One of the problems of the uses and abuses of the word Somatics is currently its indiscriminate appropriation to name any types of body practices, even if they are not connected with the pedagogies, methodologies and somatic techniques. The word came to be used in body arts and alternative health practices to name everything that refers to the body, usually the physical body. This, if observed only from this univocal dimension, removes Somatics of its total action terrain, which considers the integration of the different levels of bodies for new events in action for the world.

Voice is one potential event of human somas and has been the subject of debates and argument in performing arts research, with more emphasis on the last two decades involving somatic practices. People who have developed somatic systems in the last century, such as Bonnie Bainbridge Cohen, Moshé Feldenkrais and Frederick Matthias Alexander, for example, expanded vocal practices from their somatic proposals, integrating art, health, philosophy and education. And the ancestral experience of total holistic integration of movement and voice has been an inspiration for several somatic practitioners and performing artists. Also, Native peoples and their ways of life, in confluence, have been articulating research and artistic creation to establish the existence of other ways of being in the world standing from the countercolonial knowledge stance.

Considering the urgency of the somatic perspectives of voice in the current context of research, pedagogies and practices, this special issue is open to receive submissions involving, but not limited, to the following subjects.

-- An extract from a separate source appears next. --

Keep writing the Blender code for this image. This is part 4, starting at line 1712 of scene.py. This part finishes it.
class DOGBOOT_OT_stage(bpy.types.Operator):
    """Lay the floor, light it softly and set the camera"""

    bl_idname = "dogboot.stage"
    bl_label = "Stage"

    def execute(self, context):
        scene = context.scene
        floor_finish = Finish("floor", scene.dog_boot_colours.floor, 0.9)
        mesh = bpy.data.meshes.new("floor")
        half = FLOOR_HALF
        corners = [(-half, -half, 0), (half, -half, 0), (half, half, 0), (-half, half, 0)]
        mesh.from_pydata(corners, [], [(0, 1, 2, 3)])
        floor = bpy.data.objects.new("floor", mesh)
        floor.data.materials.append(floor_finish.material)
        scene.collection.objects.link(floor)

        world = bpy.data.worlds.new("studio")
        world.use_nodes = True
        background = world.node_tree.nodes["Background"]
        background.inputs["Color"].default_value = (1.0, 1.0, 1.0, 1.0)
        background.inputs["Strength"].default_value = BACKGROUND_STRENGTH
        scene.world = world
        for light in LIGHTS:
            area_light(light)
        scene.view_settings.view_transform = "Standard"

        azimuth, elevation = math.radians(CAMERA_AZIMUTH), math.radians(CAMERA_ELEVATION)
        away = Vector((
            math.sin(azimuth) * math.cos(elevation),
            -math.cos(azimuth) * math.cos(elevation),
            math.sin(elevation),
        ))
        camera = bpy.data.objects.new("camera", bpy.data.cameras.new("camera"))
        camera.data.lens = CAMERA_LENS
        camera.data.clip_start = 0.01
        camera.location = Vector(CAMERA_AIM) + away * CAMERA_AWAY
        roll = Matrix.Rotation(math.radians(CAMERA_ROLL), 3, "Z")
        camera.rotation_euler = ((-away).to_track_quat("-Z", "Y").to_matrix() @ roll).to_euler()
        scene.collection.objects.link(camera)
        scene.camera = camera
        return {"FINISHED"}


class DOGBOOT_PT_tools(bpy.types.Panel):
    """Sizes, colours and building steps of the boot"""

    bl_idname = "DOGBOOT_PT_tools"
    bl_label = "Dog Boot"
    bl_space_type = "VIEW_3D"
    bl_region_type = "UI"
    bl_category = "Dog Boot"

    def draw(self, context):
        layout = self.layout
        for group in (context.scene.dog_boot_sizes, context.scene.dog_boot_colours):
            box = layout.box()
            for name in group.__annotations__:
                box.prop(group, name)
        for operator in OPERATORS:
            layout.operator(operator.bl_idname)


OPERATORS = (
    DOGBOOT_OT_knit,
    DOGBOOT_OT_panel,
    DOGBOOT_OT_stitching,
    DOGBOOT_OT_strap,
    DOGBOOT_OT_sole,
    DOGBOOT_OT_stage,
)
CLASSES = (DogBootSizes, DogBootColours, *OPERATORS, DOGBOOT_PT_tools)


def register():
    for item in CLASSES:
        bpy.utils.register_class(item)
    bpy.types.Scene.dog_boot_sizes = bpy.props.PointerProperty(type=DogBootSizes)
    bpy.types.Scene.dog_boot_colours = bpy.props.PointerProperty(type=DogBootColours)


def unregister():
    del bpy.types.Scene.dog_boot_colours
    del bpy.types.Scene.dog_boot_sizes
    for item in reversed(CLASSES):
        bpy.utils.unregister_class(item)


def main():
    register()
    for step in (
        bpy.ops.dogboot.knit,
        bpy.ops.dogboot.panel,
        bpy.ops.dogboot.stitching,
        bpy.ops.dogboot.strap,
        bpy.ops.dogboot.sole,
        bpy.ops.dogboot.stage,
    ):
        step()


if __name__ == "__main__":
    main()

  • The presence of voice in pedagogies, methodologies and somatic techniques;
  • Voice and Somatics in performing arts processes;
  • Danced voice, and vocal dance;
  • Countercolonial practices of vocal and somatic experiences;
  • Somatic systems and vocal practices;
  • Performance and performativity in association with Somatics and Voice;
  • Practice as Research with techniques and vocal somatic explorations;
  • Creation, choreography and composition in integration with Somatics and Voice;
  • Transcultural vocal approaches in dialogue with somatic practices.